Proposition 12. The stationary distribution of the Glauber chain is $\pi$.

Proposition 13. The Glauber chain is simply a Metropolis–Hastings chain, with proposal mechanism chosen so that: \begin{equation} Q(x, y) = \begin{cases} \displaystyle \frac{Q_v(x, y)}{\abs{G}} & \exists v \in G \st x(w) = y(w) \iff w \neq v\,, \\ \displaystyle \frac{1}{\abs{G}} \sum_{v \in G} Q_v(x, x) & y = x \\ 0 & \text{otherwise} \end{cases} \end{equation} Moreover, the acceptance probability of all proposed moves is $1$.

Convergence Diagnostics

Suppose $f \colon \mathcal X \to \R$ is a test function and we are interested in knowing whether our MCMC estimate of $\hat{\mathcal I}_N(f)$ has converged. The idea behind the Gelman Rubin diagnostic is to take $J$ independent copies of the chain $X^1$, …, $X^J$, and run each of them for $2N$ iterations. The first $N$ iterations are treated as burn in, and discarded, and we write our estimator for the $j$-th chain as \begin{equation} \hat{\mathcal I}^j_N(f) = \frac{1}{N} \sum_{n=N+1}^{2N} f(X^j_n) \,. \end{equation} We denote the average over $J$ chains by \begin{equation} \bar I_N(f) = \frac{1}{J} \sum_{j = 1}^J \hat I^j_N(f) \,. \end{equation}

Now, we expect \begin{equation} B \defeq \frac{1}{J-1} \sum_{j = 1}^{J} (\hat I_N^j(f) - \bar I_N f )^2 \approx \frac{J-1}{J} \E ( \hat I_N(f) - I_\pi(f) )^2 \xrightarrow{N \to \infty} 0 \,. \end{equation} On the other hand, \begin{equation} W \defeq \frac{1}{J} \sum_{j = 1}^J \frac{1}{N-1} \sum_{n=N+1}^{2N} \paren{f(X^j_n) - \hat I^j_N(f) }^2 \approx \frac{N - 1}{N} \var_\pi(f) \,. \end{equation} So if the chains have converged, we should have $B / W \to 0$ as $N \to \infty$.

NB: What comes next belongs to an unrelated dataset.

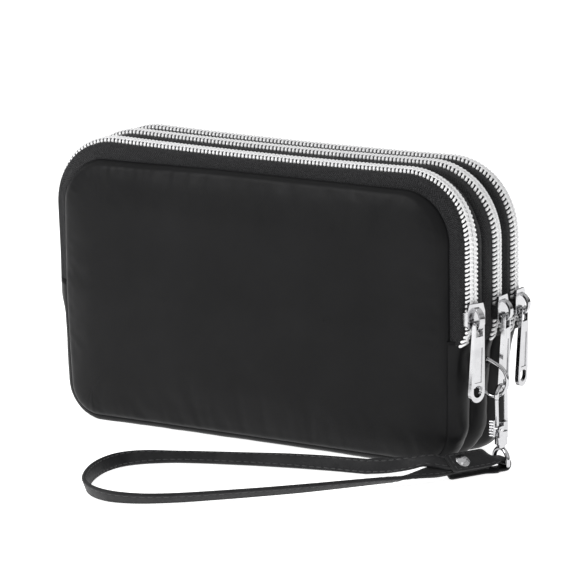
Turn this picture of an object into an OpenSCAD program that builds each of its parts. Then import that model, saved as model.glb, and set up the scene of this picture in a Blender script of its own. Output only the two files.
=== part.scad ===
// Triple-zip wristlet pouch: three padded compartments side by side, each with
// its own coil zip over the top, and a wrist strap on a swivel clasp.
// X is the width, +X the side with the sliders; -Y is the front; +Z is up.
// The origin is on the ground under the middle zip, half way along the width.

/* [Pouch] */
// Width over the zips
pouch_w = 190; // [170:2:210]
// Height over the zips
pouch_h = 114; // [104:2:130]
// Depth between the front and the back seam
pouch_d = 45; // [44:1:48]
// Corner radius of the zips
corner_r = 28; // [24:1:32]
// Corner radius of the gussets at the bottom
foot_r = 20; // [14:1:26]
// Thickness of the padding in the front and back panels
padding_t = 2.6; // [2:0.1:3]
// Thickness of the outer fabric and of the dividers
fabric_t = 0.8; // [0.5:0.1:1]

/* [Zips] */
// Height of the ends of the zips above the ground
zip_end = 50; // [44:1:56]
// Height of the middle of a closed slider
slider_z = 61; // [60:1:66]
// Width of the two coil rows together
chain_w = 6.2; // [5.8:0.1:6.4]
// Thickness of the woven tape
tape_t = 0.8; // [0.6:0.1:0.8]
// Length of a pull
pull_l = 31; // [27:1:32]
// Width of a pull at its free end
pull_w = 7.6; // [7:0.2:8]

/* [Wrist strap] */
// Width of the strap
strap_w = 5.8; // [5:0.2:6]
// Thickness of the strap
strap_t = 1.6; // [1.2:0.1:1.6]
// Length of the folded keeper that holds the strap's ends
keeper_l = 25; // [22:1:28]
// Width of the keeper
keeper_w = 8.6; // [8:0.2:9]

/* [Hidden] */
$fn = 64;

fabric_colour = [0.16, 0.16, 0.17];
tape_colour = [0.07, 0.07, 0.08];
silver = [0.85, 0.86, 0.88];

// Seams, front to back, as [height above the zip line, y]
front_y = -24;
back_y = front_y + pouch_d;
front_seam = [-6.5, front_y];
valley_1 = [-1.2, -8.2];
valley_2 = [-0.9, 6.6];
back_seam = [-5, back_y];
seam_gap = 0.5;

// Zips, front to back: where the chain's middle is and how far it leans forward
zips = [
  [[-1, -17.2], 19],
  [[-0.4, -0.1], -3],
  [[-0.8, 13.4], -5]
];
flat_half = 4.7;   // half width of the tape that stays flat for the slider
slit_half = 0.5;   // half the gap between the two rows
coil_t = 1.5;      // height of the coil over the tape

// Gussets below the zips
gusset_inset = 2.5; // the sides stand this far inside the zips
gusset_t = 1;
valley_depth = 4;

// Linings
lining_t = 0.4;
lining_inset = 8;
lining_mouth = 18;  // the lining ends this far below the zip line

function along(zip, u) = [zip[0][0] + u * sin(zip[1]), zip[0][1] + u * cos(zip[1])];
function above(zip, u, v) = along(zip, u) + [v * cos(zip[1]), -v * sin(zip[1])];
function strip(line, t) = concat(
  [for (p = line) [p[0] + t / 2, p[1]]],
  [for (i = [len(line) - 1:-1:0]) [line[i][0] - t / 2, line[i][1]]]
);

// Rounded rectangle in X and Z, with other radii at the top than at the bottom
module outline(half_w, low, high, r_top, r_bottom) {
  for (s = [-1, 1]) {
    translate([s * (half_w - r_top), high - r_top]) circle(r = r_top);
    translate([s * (half_w - r_bottom), low + r_bottom]) circle(r = r_bottom);
  }
  translate([-half_w + r_top, low + r_bottom]) square([2 * (half_w - r_top), high - low - r_bottom]);
  translate([-half_w, low + r_bottom]) square([2 * half_w, high - low - r_bottom - r_top]);
  translate([-half_w + r_bottom, low]) square([2 * (half_w - r_bottom), r_bottom]);
}

module plate(y_low, y_high, half_w, low, high, r_top, r_bottom) {
  translate([0, y_high, 0]) rotate([90, 0, 0]) linear_extrude(y_high - y_low)
    outline(half_w, low, high, r_top, r_bottom);
}

// A profile of [n, y] points swept over the top, from one zip end to the other
module over_top(profile) {
  half = pouch_w / 2 - corner_r;
  rise = pouch_h - corner_r;
  for (s = [-1, 1]) {
    translate([0, 0, zip_end]) linear_extrude(rise - zip_end)
      polygon([for (p = profile) [s * (pouch_w / 2 + p[0]), p[1]]]);
    mirror([s < 0 ? 1 : 0, 0, 0]) translate([half, 0, rise]) rotate([90, 0, 0])
      rotate_extrude(angle = 90, $fn = 96) polygon([for (p = profile) [corner_r + p[0], -p[1]]]);
  }
  translate([-half, 0, 0]) rotate([90, 0, 90]) linear_extrude(2 * half)
    polygon([for (p = profile) [p[1], pouch_h + p[0]]]);
}

// The same under the bottom, for the gussets
module under_bottom(profile) {
  side = pouch_w / 2 - gusset_inset;
  half = side - foot_r;
  for (s = [-1, 1]) {
    translate([0, 0, foot_r]) linear_extrude(zip_end - foot_r - 0.3)
      polygon([for (p = profile) [s * (side + p[0]), p[1]]]);
    mirror([s < 0 ? 1 : 0, 0, 0]) translate([half, 0, foot_r]) rotate([90, 0, 0])
      rotate([0, 0, -90]) rotate_extrude(angle = 90, $fn = 96)
        polygon([for (p = profile) [foot_r + p[0], -p[1]]]);
  }
  translate([-half, 0, 0]) rotate([90, 0, 90]) linear_extrude(2 * half)
    polygon([for (p = profile) [p[1], -p[0]]]);
}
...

One can use normal asymptotics and hypothesis testing to convert this into a convenient rule of thumb: Define \begin{equation} V \defeq \frac{N-1}{N} W + B \quad\text{and}\quad R = \sqrt{\frac{V}{W}} \end{equation} As $N \to \infty$ we expect $R \to 1$. If $R > 1.2$ we detect lack of convergence with 97.5% certainty.

Remark 14. The reason for the weird $J-1$ and $N-1$ that appear is to get a better estimate on the standard deviation.